▶ **STATED TASK**:
Your answer should be a single number: the count of lines that include "Blender".

▶ **RAW RECORDS**:
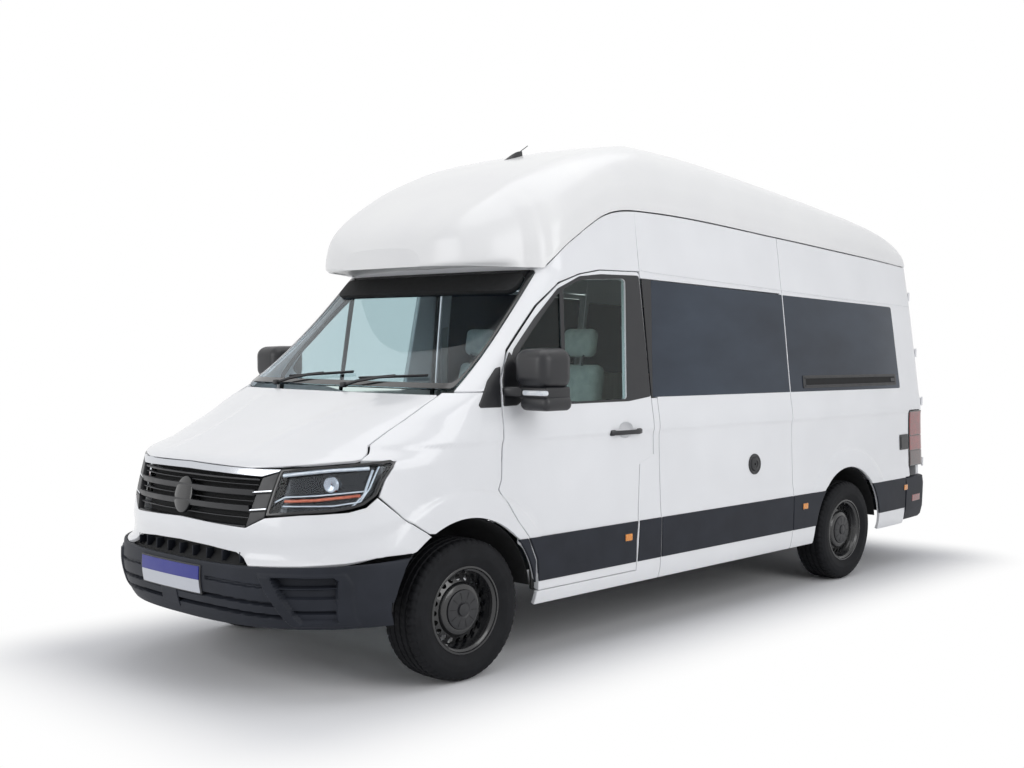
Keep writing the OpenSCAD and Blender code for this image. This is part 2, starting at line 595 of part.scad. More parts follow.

--

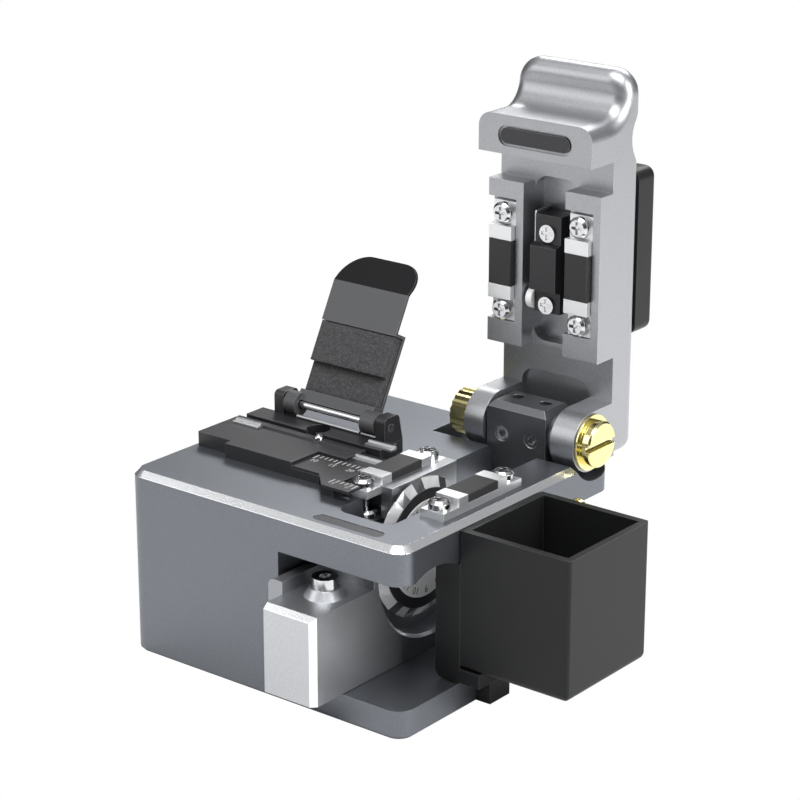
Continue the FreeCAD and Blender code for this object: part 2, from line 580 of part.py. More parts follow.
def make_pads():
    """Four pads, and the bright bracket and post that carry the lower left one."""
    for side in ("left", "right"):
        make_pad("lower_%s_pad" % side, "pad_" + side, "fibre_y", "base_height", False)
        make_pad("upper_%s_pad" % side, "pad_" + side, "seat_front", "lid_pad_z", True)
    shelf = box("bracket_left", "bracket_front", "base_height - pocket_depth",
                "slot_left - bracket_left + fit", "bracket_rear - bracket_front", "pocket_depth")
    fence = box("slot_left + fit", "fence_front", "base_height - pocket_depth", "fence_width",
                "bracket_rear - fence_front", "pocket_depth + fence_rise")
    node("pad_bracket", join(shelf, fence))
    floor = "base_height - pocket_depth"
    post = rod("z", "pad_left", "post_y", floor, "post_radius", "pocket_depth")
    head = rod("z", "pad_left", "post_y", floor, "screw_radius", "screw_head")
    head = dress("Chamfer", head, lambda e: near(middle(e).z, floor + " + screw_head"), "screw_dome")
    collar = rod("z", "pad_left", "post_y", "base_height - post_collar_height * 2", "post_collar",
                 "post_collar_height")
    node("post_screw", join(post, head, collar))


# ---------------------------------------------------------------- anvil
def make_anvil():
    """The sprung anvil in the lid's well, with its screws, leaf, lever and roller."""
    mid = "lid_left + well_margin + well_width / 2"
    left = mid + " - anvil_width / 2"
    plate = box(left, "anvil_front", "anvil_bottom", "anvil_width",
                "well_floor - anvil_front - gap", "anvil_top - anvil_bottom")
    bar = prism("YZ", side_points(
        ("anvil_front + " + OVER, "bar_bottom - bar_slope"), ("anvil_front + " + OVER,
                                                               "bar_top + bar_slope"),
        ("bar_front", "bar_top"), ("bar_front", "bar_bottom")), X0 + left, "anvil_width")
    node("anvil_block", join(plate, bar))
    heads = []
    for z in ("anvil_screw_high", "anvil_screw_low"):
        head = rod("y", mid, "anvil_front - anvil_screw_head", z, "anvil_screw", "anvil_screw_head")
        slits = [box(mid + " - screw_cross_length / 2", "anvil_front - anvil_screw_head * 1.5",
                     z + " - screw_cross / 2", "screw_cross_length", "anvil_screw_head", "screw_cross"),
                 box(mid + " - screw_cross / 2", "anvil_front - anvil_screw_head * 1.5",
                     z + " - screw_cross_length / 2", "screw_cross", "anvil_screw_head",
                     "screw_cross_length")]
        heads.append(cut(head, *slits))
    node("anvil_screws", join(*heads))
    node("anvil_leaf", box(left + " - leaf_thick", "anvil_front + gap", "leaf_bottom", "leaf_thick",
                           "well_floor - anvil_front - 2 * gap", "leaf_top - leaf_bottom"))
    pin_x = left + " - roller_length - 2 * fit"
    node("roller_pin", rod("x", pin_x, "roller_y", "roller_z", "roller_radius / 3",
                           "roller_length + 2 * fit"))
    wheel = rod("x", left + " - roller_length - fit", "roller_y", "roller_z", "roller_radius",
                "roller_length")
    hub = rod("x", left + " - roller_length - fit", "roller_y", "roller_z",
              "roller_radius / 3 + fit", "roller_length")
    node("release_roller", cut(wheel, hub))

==

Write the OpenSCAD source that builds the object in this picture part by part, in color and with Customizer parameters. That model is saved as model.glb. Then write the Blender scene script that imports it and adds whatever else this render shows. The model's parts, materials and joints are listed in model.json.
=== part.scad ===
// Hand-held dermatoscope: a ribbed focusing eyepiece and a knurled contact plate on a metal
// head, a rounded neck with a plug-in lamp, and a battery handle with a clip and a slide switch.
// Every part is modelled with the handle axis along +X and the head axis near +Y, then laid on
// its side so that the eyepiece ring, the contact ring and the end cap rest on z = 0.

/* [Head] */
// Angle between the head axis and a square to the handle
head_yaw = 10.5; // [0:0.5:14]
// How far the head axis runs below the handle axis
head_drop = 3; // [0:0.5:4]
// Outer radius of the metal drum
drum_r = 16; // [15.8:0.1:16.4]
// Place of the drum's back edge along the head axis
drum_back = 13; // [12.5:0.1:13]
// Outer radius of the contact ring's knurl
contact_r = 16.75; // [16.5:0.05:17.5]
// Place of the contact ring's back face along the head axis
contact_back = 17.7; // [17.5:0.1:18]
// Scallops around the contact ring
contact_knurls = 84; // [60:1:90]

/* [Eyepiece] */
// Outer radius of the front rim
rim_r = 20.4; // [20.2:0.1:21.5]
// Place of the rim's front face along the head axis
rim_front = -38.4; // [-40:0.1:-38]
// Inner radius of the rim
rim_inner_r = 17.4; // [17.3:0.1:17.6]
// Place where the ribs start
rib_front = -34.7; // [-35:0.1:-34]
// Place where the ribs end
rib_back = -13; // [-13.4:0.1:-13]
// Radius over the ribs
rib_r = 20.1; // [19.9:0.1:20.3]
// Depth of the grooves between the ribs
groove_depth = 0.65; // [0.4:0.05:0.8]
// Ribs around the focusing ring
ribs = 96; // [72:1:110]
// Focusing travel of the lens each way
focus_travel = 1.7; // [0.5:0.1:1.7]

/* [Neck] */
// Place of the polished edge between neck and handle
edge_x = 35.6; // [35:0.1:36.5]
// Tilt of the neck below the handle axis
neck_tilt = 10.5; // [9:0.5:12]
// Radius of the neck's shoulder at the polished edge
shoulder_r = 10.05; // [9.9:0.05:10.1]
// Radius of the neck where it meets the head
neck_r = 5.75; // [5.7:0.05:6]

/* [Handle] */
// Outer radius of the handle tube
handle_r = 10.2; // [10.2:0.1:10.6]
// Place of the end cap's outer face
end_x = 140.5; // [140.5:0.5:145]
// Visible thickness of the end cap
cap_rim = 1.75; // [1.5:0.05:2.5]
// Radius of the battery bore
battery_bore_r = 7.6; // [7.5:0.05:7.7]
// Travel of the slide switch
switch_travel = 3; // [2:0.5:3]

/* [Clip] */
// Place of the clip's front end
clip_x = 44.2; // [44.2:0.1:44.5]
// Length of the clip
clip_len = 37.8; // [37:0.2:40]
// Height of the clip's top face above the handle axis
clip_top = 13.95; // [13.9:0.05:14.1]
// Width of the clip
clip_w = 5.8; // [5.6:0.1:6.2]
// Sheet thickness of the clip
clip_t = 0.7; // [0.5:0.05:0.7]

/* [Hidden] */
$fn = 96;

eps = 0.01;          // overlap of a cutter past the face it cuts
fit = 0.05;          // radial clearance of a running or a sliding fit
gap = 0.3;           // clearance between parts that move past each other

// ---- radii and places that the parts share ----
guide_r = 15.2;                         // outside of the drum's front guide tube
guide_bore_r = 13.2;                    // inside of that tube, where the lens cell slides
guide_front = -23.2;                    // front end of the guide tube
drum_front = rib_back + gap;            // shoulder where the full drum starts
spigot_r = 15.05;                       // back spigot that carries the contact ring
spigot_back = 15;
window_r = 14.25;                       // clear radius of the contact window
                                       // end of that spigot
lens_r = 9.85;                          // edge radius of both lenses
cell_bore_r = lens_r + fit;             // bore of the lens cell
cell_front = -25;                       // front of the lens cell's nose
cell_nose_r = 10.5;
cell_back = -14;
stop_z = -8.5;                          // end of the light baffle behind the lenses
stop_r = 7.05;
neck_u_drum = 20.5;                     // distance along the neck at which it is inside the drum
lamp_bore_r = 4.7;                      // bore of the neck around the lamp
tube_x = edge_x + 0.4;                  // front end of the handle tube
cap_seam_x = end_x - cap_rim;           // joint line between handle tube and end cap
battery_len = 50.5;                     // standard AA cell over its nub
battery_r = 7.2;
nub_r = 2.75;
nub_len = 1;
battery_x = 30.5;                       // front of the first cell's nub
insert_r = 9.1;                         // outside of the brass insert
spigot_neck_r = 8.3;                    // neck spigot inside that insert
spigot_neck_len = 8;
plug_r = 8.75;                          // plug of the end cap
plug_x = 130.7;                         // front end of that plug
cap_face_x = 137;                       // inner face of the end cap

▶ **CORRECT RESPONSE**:
3